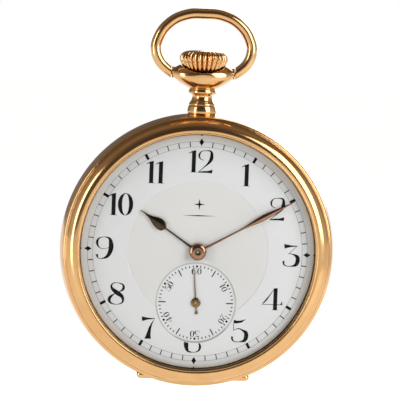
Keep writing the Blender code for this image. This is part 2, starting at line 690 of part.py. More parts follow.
def crossings(centre, inner, outer, arms, arm_half):
    """The openings between the arms of a wheel."""
    loops = []
    for k in range(arms):
        start, end = 360.0 * k / arms, 360.0 * (k + 1) / arms
        a_out, a_in = (math.degrees(math.asin(arm_half / r)) for r in (outer, inner))
        far = arc(outer, start + a_out, end - a_out, centre, 22)
        near = arc(inner, end - a_in, start + a_in, centre, 60)
        loops.append(far + near)
    return loops


def make_train():
    """Centre, third, fourth and escape wheels, each in one piece with its pinion and arbor."""
    wheel("centre_wheel", GILT, CENTRE, [
        (3.5, 4.55, [ring(0.3, CENTRE, 12)]),
        (4.55, 4.8, [toothed(CENTRE, 7.15, 6.85, 80), *crossings(CENTRE, 1.6, 6.2, 4, 0.35)]),
        (4.8, 5.9, [ring(0.5, CENTRE, 12)]),
        (5.9, 6.4, [toothed(CENTRE, 0.92, 0.7, 10)]),
        (6.4, 7.95, [ring(0.6, CENTRE, 12)]),
        (7.95, 10.42, [ring(0.3, CENTRE, 12)]),
    ])
    wheel("third_wheel", GILT, THIRD, [
        (3.6, 4.5, [ring(0.15, THIRD, 8)]),
        (4.5, 5.0, [toothed(THIRD, 0.85, 0.65, 10)]),
        (5.0, 5.25, [ring(0.4, THIRD, 10)]),
        (5.25, 5.45, [toothed(THIRD, 4.46, 4.2, 75), *crossings(THIRD, 1.2, 3.7, 4, 0.25)]),
        (5.45, 6.65, [ring(0.3, THIRD, 10)]),
        (6.65, 7.8, [ring(0.18, THIRD, 8)]),
    ])
    wheel("fourth_wheel", GILT, FOURTH, [
        (3.6, 5.15, [ring(0.15, FOURTH, 8)]),
        (5.15, 5.6, [toothed(FOURTH, 0.56, 0.4, 10)]),
        (5.6, 5.95, [ring(0.3, FOURTH, 10)]),
        (5.95, 6.15, [toothed(FOURTH, 4.51, 4.25, 70), *crossings(FOURTH, 1.2, 3.8, 4, 0.25)]),
        (6.15, 6.65, [ring(0.3, FOURTH, 10)]),
        (6.65, 9.15, [ring(0.18, FOURTH, 8)]),
    ])
    wheel("escape_wheel", STEEL, ESCAPE, [
        (3.6, 4.6, [ring(0.13, ESCAPE, 8)]),
        (4.6, 5.9, [ring(0.22, ESCAPE, 8)]),
        (5.9, 6.15, [toothed(ESCAPE, 0.43, 0.3, 7)]),
        (6.15, 6.35, [toothed(ESCAPE, 3.1, 2.3, 15), *crossings(ESCAPE, 0.8, 2.0, 4, 0.2)]),
        (6.35, 7.8, [ring(0.15, ESCAPE, 8)]),
    ])


def make_escapement():
    """Pallet fork, balance and hairspring, and the regulator round the balance's end stone."""
    way = math.atan2(BALANCE[1] - PALLET[1], BALANCE[0] - PALLET[0])

    def local(along, across):
        c, s = math.cos(way), math.sin(way)
        return (PALLET[0] + along * c - across * s, PALLET[1] + along * s + across * c)

    half = [
        (5.45, 0.3), (5.55, 0.7), (4.7, 0.45), (4.2, 0.16), (0.6, 0.3), (0.35, 0.9),
        (-0.45, 1.95), (-0.8, 1.75), (-0.3, 0.7),
    ]
    outline = [local(4.9, 0.0)] + [local(a, c) for a, c in half] + [local(a, -c) for a, c in reversed(half)]
    stack("pallet_fork", STEEL, [
        (5.8, 6.15, [ring(0.15, PALLET, 8)]),
        (6.15, 6.35, [outline]),
        (6.35, 7.8, [ring(0.15, PALLET, 8)]),
    ], pivot_of(PALLET))
    rim = ring(7.75, BALANCE, 32)
    stack("balance_wheel", GILT, [
        (4.5, 4.95, [ring(0.35, BALANCE, 10)]),
        (4.95, 5.15, [rim, *crossings(BALANCE, 0.9, 6.9, 2, 0.4)]),
        (5.15, 5.65, [rim, ring(7.1, BALANCE, 32), ring(0.6, BALANCE, 10)]),
        (5.65, 5.85, [ring(0.45, BALANCE, 10)]),
        (5.85, 6.05, [ring(1.1, BALANCE, 12)]),
        (6.05, 7.6, [ring(0.18, BALANCE, 8)]),
    ], pivot_of(BALANCE))
    spiral("hairspring", BLUED, BALANCE, 0.7, 3.2, 5, 0.1, (4.6, 4.8))
    outer = arc(1.6, 64, 376, BALANCE, 24)
    tip = [(BALANCE[0] + 4.9 * math.cos(math.radians(40)), BALANCE[1] + 4.9 * math.sin(math.radians(40)))]
    stack("regulator", STEEL, [(3.05, 3.3, [outer + tip, ring(1.0, BALANCE, 14)])], pivot_of(BALANCE))


# ---------------------------------------------------------------- dial and hands

def make_dial():
    """An enamelled plate with a sunk seconds dial, pierced for the hands' pipes."""
    edge, centre_hole = ring(21.25), ring(1.0, CENTRE, 16)
    stack("dial", ENAMEL, [
        (DIAL_BACK, 9.05, [edge, centre_hole, ring(0.4, FOURTH, 10)]),
        (9.05, DIAL_FRONT, [edge, centre_hole, ring(7.2, FOURTH, 40)]),
    ])


def hand(name, bearing, back, front, hole_r, boss_r, blade, tail=()):
    """A hand along a clockwise bearing. Blade and tail are (distance, half width) points;
    they leave a round boss that is pierced for the hand's post."""
    centre = FOURTH if name == "seconds_hand" else CENTRE
    way = math.radians(90.0 - bearing)

    def at(distance, across):
        return (
            centre[0] + distance * math.cos(way) - across * math.sin(way),
            centre[1] + distance * math.sin(way) + across * math.cos(way),
        )

    def side(points, sign):
        return [at(d, sign * w) for d, w in points]

    def boss(start, end, count=9):
        turns = [math.radians(start + (end - start) * i / (count - 1)) for i in range(count)]
        return [at(boss_r * math.cos(t), boss_r * math.sin(t)) for t in turns]

    root = math.degrees(math.asin(blade[0][1] / boss_r))
    outline = side(blade, -1) + side(blade[::-1], 1)
    if tail:
        tail_root = math.degrees(math.asin(tail[0][1] / boss_r))
        outline += boss(root + 12, 168 - tail_root)
        outline += [at(-d, w) for d, w in tail] + [at(-d, -w) for d, w in reversed(tail)]
        outline += boss(192 + tail_root, 348 - root)
    else:
        outline += boss(root + 12, 348 - root, 14)
    stack(name, HAND_GOLD, [(back, front, [outline, ring(hole_r, centre, 12)])], pivot_of(centre))


def make_hands():
    """The hands at about ten past ten, with pear and leaf shaped blades."""
    hour_blade = [
        (1.52, 0.22), (7.3, 0.14), (7.9, 0.75), (8.8, 1.15), (9.8, 0.9), (11.0, 0.35), (11.8, 0.12),
        (12.85, 0.04),
    ]
    hand("hour_hand", HOUR_BEARING, 9.5, 9.75, 0.87, 1.54, hour_blade)
    minute_blade = [
        (1.52, 0.22), (9.6, 0.14), (11.0, 0.36), (13.2, 0.5), (15.8, 0.34), (17.9, 0.13), (19.7, 0.04),
    ]
    hand("minute_hand", MINUTE_BEARING, 9.95, 10.15, 0.58, 1.5, minute_blade)
    seconds_blade, seconds_tail = [(0.8, 0.1), (6.1, 0.04)], [(0.8, 0.09), (1.6, 0.09)]
    hand("seconds_hand", SECONDS_BEARING, 9.18, 9.36, 0.22, 0.82, seconds_blade, seconds_tail)


make_case_middle()
make_bezel()
make_back()
make_hinge_pins()
make_crystal()
make_pendant()
make_bow()
make_crown_and_stem()
make_pinions_on_the_stem()
make_winding_train()
make_setting_parts()
make_mainplate()
make_bridges()
make_frame_screws()
make_jewels()
make_barrel()
make_train()
make_escapement()
make_dial()
make_hands()
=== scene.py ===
import json
import math

import bmesh
import bpy
from mathutils import Matrix, Vector
from mathutils.geometry import delaunay_2d_cdt


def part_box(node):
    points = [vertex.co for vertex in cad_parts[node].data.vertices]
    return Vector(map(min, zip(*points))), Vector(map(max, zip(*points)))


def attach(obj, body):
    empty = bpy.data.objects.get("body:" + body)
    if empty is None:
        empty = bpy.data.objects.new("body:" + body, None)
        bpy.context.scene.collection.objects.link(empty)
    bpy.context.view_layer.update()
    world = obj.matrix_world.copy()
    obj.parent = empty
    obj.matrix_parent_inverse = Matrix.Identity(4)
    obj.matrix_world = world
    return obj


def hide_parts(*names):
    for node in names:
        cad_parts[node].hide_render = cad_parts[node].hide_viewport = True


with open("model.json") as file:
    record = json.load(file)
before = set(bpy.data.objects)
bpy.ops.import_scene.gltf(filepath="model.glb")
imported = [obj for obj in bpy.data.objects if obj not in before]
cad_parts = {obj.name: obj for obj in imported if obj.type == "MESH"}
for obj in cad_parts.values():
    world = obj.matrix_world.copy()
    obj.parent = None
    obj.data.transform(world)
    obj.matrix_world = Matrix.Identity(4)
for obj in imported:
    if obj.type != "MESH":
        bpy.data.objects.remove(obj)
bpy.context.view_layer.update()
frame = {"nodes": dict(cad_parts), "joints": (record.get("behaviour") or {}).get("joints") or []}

# ---------------------------------------------------------------- camera and studio
# A long lens looks at the dial from a little above and to the left of it. The watch hangs well
# over a pale floor, with a large soft light on the right, a weak one on the left, one behind.
MM = 0.001
AIM = Vector((0.29, -5.3, 9.13)) * MM
AZIMUTH = math.radians(-3.1)
ELEVATION = math.radians(4.1)
TILT = math.radians(2.1)
DISTANCE = 400 * MM
camera_data = bpy.data.cameras.new("camera")
camera_data.lens = 197
camera_data.sensor_width = 36
camera_data.clip_start = 0.01
camera_data.clip_end = 20
camera = bpy.data.objects.new("camera", camera_data)
bpy.context.collection.objects.link(camera)
bpy.context.scene.camera = camera
back = Vector((
    math.sin(AZIMUTH) * math.cos(ELEVATION),
    -math.cos(AZIMUTH) * math.cos(ELEVATION),
    math.sin(ELEVATION),
))
level = back.to_track_quat("Z", "Y").to_matrix().to_4x4()
camera.matrix_world = Matrix.Translation(AIM + back * DISTANCE) @ level @ Matrix.Rotation(TILT, 4, "Z")
bpy.context.scene.view_settings.view_transform = "Standard"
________
→ EXERCISE DIRECTIONS
With the first line being the one containing "make_case_middle()" and the last line the one containing "for node in", transcribe exactly the lines above that fall in that range.

→ TASK SOLUTION
make_case_middle()
make_bezel()
make_back()
make_hinge_pins()
make_crystal()
make_pendant()
make_bow()
make_crown_and_stem()
make_pinions_on_the_stem()
make_winding_train()
make_setting_parts()
make_mainplate()
make_bridges()
make_frame_screws()
make_jewels()
make_barrel()
make_train()
make_escapement()
make_dial()
make_hands()
=== scene.py ===
import json
import math

import bmesh
import bpy
from mathutils import Matrix, Vector
from mathutils.geometry import delaunay_2d_cdt


def part_box(node):
    points = [vertex.co for vertex in cad_parts[node].data.vertices]
    return Vector(map(min, zip(*points))), Vector(map(max, zip(*points)))


def attach(obj, body):
    empty = bpy.data.objects.get("body:" + body)
    if empty is None:
        empty = bpy.data.objects.new("body:" + body, None)
        bpy.context.scene.collection.objects.link(empty)
    bpy.context.view_layer.update()
    world = obj.matrix_world.copy()
    obj.parent = empty
    obj.matrix_parent_inverse = Matrix.Identity(4)
    obj.matrix_world = world
    return obj


def hide_parts(*names):
    for node in names:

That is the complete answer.